Aku mulai kagum pada si anak muda.
“Tepat sekali Dek. Kita bekerja bukan hanya untuk meraih penghasilan. Tapi juga untuk melihat keagungan Tuhan. Menyadari betapa kecilnya kita sebagai manusia. Sikap moral ini yang penting dalam bekerja. Agar tetap selaras antara hidup kita dengan Tuhan."
"Seperti segelas kopi hitam ini. Kita diajarkan untuk menikmati kebesaran Tuhan. Bukan untuk memilikinya” sahutku.
Menikmati kebesaran Tuhan. Artinya, kita tidak boleh menilai seseorang dari pakaian, gelar, jabatan, atau pangkatnya. Bahkan kita pun gak boleh menilai hanya dari kekayaan, ibadah, atau ganteng dan cantiknya seseorang. Tapi jauh lebih penting, nilailah dari PERILAKUNYA.
"Mengapa begitu Pak?" tanya anak muda lagi.
"Karena di zaman begini, menjadi umat yang cerdas itu sulit.
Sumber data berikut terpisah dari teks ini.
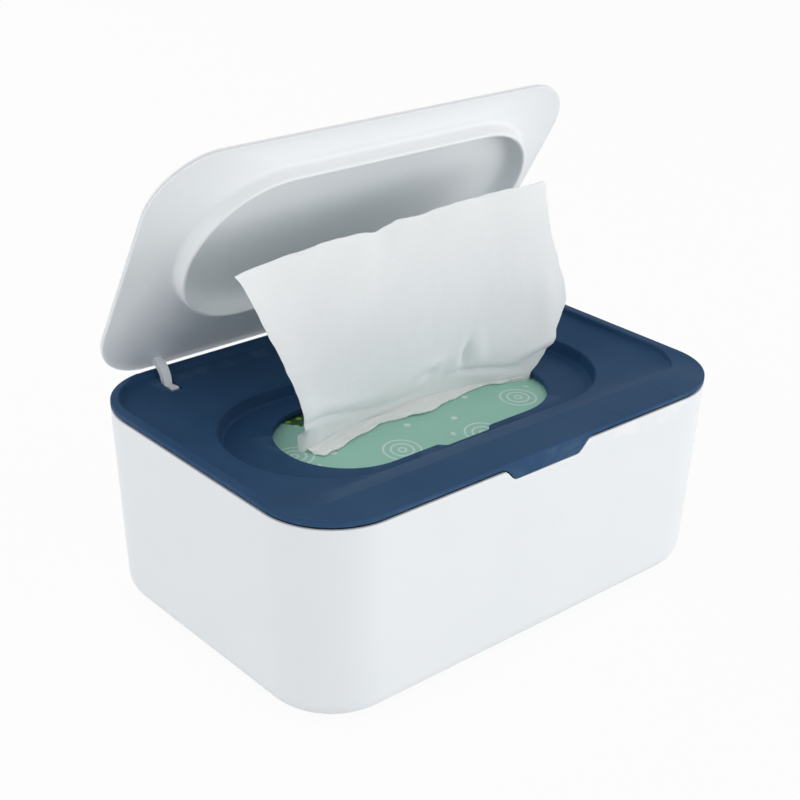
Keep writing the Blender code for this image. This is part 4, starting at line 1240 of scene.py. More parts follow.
def cover_rings():
    """The cover's section round its opening: rim, lip, seat, deck, recess, underside and skirt."""
    box, cover = settings().box, settings().cover
    top, parting = rim_top(), parting_height()
    edge, wall = box.rim_edge, cover.wall
    seat_floor = top - cover.seat_depth
    high, floor = recess_edge(), recess_floor()
    under_floor = floor - wall
    skirt_out = box.wall + cover.clearance
    skirt_in = skirt_out + cover.skirt_thickness
    skirt_bottom = parting - cover.skirt_depth
    lean = box.taper * cover.skirt_depth / box.height
    under_seat = seat_outline(-wall - edge)
    under_edge = recess_outline(wall + edge)
    chamfer = ((0.00055, parting), (0.00045, parting + 0.0002), (0.0, parting + 0.0005))
    turns = [share * pi / 2 for share in shares(4)]
    rounding = [(edge * (1.0 - cos(turn)), top - edge + edge * sin(turn)) for turn in turns]
    rings = levels(rim_outline, chamfer) + levels(rim_outline, rounding) + seat_rings()
    rings += dish_rings(recess_outline(0.0006), seat_outline(-0.0013), seat_floor, high)
    recess_side = (
        (0.0006, high + 0.00005),
        (0.00035, high - 0.00003),
        (0.0001, high - 0.0002),
        (-0.00003, high - 0.00045),
        (-0.0001, high - 0.0007),
        (-0.0008, floor + 0.0010),
        (-0.0010, floor + 0.0006),
        (-0.0013, floor + 0.0003),
        (-0.0017, floor + 0.00008),
        (-0.0022, floor),
    )
    opening_edge = (
        (0.0004, floor),
        (0.0001, floor - 0.0001),
        (0.0, floor - 0.0004),
        (0.0, under_floor + 0.0003),
        (0.0002, under_floor),
    )
    recess_under = (
        (0.0002, under_floor),
        (0.0009, under_floor + 0.0007),
        (wall - 0.0002, high - wall - 0.0003),
        (wall + edge, high - wall),
    )
    rings += levels(recess_outline, recess_side) + levels(opening_outline, opening_edge)
    rings += levels(recess_outline, recess_under)
    rings += reversed(dish_rings(under_edge, under_seat, seat_floor, high, wall))
    rings.append(deck_ring(under_seat, seat_floor, wall))
    skirt = (
        (skirt_in, seat_floor - wall),
        (skirt_in + lean, skirt_bottom),
        (skirt_out + lean, skirt_bottom),
        (skirt_out, parting - 0.0001),
    )
    return rings + levels(rim_outline, skirt)


def build_cover():
    """The drop-in cover, one closed band of rings round its opening."""
    cover = settings().cover
    item = skin("cover_frame", cover_rings(), joined=True)
    reach = parting_height() + cover.rim_height / 2
    combine(item, tongue_body("tongue", 0.0, reach, 0.0, cover.tongue_thickness), "UNION")
    root = recess_edge() + cover.wall / 2
    for centre in screw_places():
        combine(item, disc("boss", centre, BOSS_RADIUS, boss_end(), root), "UNION")
    cutters = [finger_notch(), hinge_relief()]
    for _, side in HANDS:
        cutters += [arm_slot(side), keeper_pocket(side)]
    low, high = boss_end() - HOLE_LEAD, boss_end() + HOLE_DEPTH
    cutters += [disc("hole", centre, HOLE_RADIUS, low, high) for centre in screw_places()]
    for cutter in cutters:
        combine(item, cutter, "DIFFERENCE")
    return soften(item, COVER_SOFTENING)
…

Sebab, kebanyakan agama dipahami atas dasar keyakinan saja. Akibatnya, ibadahnya bagus, tetapi logikanya kacau balau. Sekarang banyak orang lebih bersikap reaktif-emosional daripada reaktif-rasional. Kita sudah tidak lagi menghargai perbedaan. Maka sekarang kita sulit mencapai keharmonian" jawabku sambil mengakhiri obrolan.
Oh ya satu lagi Dek, kataku lagi.
Janganlah kamu mencari Tuhan karena membutuhkan jawaban. Carilah Tuhan karena kamu tahu bahwa Dia-lah jawaban yang kamu butuhkan.
Aku pun menutup obrolan anak muda itu. Aku pamit karena hari semakin larut.